§ SHORT PROBLEM
Every record must be repeated exactly, with no omission.

§ ENTRIES
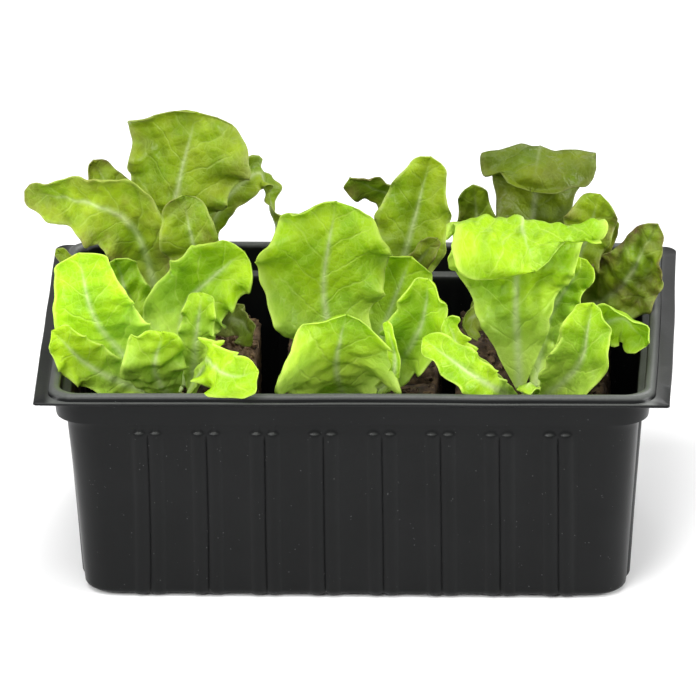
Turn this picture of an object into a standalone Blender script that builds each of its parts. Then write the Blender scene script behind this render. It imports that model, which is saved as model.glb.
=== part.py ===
"""Ribbed nursery tray with six pressed soil plugs, each growing one young lettuce.

Metres, +Z up. The tray's long side runs along X, its front faces -Y, and the origin is the
middle of the flat underside that the tray stands on. Each plug, its crown and its leaves
lift straight up out of the tray together.
"""

import math
from collections import namedtuple

import bmesh
import bpy
from mathutils import Vector

MM = 0.001

# Overall sizes of the tray
WING_SPAN = 0.1550
TRAY_DEPTH = 0.1040
TRAY_HEIGHT = 0.0565

# Moulded sheet and rim
SHEET = 0.0008
RIM_BEAD_WIDTH = 0.0029
RIM_BEAD_HEIGHT = 0.0017
WING_LENGTH = 0.0047
LIP_OVERHANG = 0.0021
FLANGE_FRONT_CORNER = 0.0006
FLANGE_BACK_CORNER = 0.0032

# Stacking collar and drafted wall
COLLAR_HEIGHT = 0.0066
COLLAR_CORNER = 0.0068
COLLAR_DRAFT = 0.0004
STACKING_LEDGE = 0.0023
WALL_DRAFT = 0.0038
WALL_CORNER = 0.0085
FOOT_FILLET = 0.0022
CORNER_STEPS = 5

# Vertical ribs, which come in pairs and run on under the base edge
RIB_PITCH = 0.0143
RIB_HALF_PAIR = 0.0040
RIB_PROUD = 0.0008
RIB_TOP_GAP = 0.0030
RIB_TOP_TAPER = 0.0030
BASE_RELIEF = 0.0007
RIB_FOOT_RUN = 0.0060
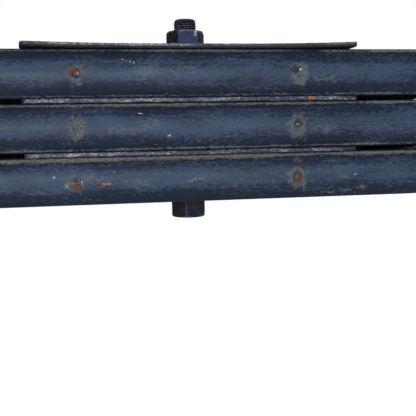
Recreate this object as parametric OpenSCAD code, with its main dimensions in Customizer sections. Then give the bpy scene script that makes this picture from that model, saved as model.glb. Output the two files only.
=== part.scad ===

§ OUTPUT FOR THIS TASK
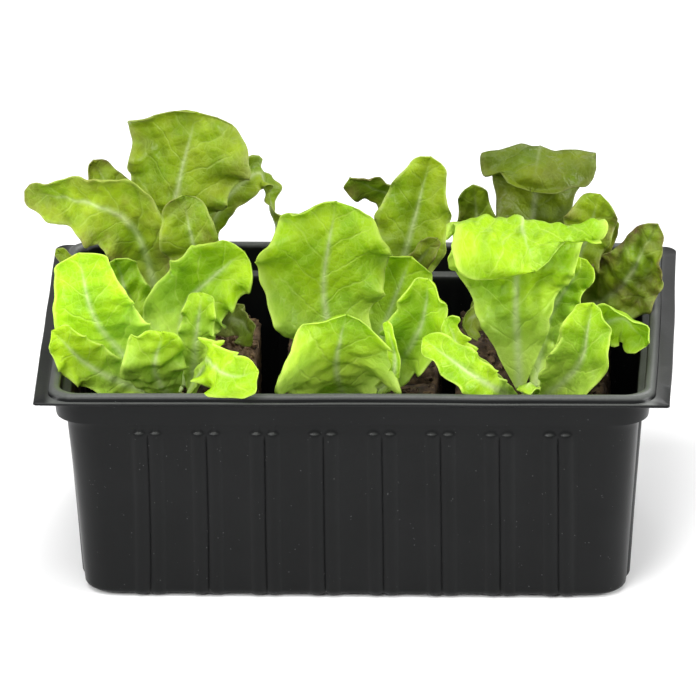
Turn this picture of an object into a standalone Blender script that builds each of its parts. Then write the Blender scene script behind this render. It imports that model, which is saved as model.glb.
=== part.py ===
"""Ribbed nursery tray with six pressed soil plugs, each growing one young lettuce.

Metres, +Z up. The tray's long side runs along X, its front faces -Y, and the origin is the
middle of the flat underside that the tray stands on. Each plug, its crown and its leaves
lift straight up out of the tray together.
"""

import math
from collections import namedtuple

import bmesh
import bpy
from mathutils import Vector

MM = 0.001

# Overall sizes of the tray
WING_SPAN = 0.1550
TRAY_DEPTH = 0.1040
TRAY_HEIGHT = 0.0565

# Moulded sheet and rim
SHEET = 0.0008
RIM_BEAD_WIDTH = 0.0029
RIM_BEAD_HEIGHT = 0.0017
WING_LENGTH = 0.0047
LIP_OVERHANG = 0.0021
FLANGE_FRONT_CORNER = 0.0006
FLANGE_BACK_CORNER = 0.0032

# Stacking collar and drafted wall
COLLAR_HEIGHT = 0.0066
COLLAR_CORNER = 0.0068
COLLAR_DRAFT = 0.0004
STACKING_LEDGE = 0.0023
WALL_DRAFT = 0.0038
WALL_CORNER = 0.0085
FOOT_FILLET = 0.0022
CORNER_STEPS = 5

# Vertical ribs, which come in pairs and run on under the base edge
RIB_PITCH = 0.0143
RIB_HALF_PAIR = 0.0040
RIB_PROUD = 0.0008
RIB_TOP_GAP = 0.0030
RIB_TOP_TAPER = 0.0030
BASE_RELIEF = 0.0007
RIB_FOOT_RUN = 0.0060
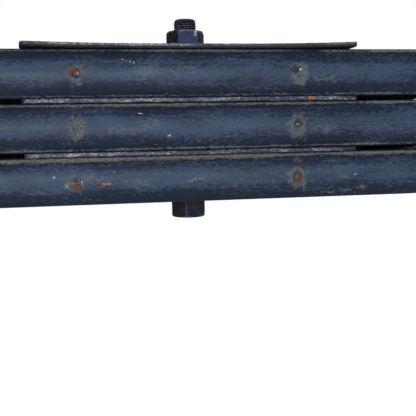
Recreate this object as parametric OpenSCAD code, with its main dimensions in Customizer sections. Then give the bpy scene script that makes this picture from that model, saved as model.glb. Output the two files only.
=== part.scad ===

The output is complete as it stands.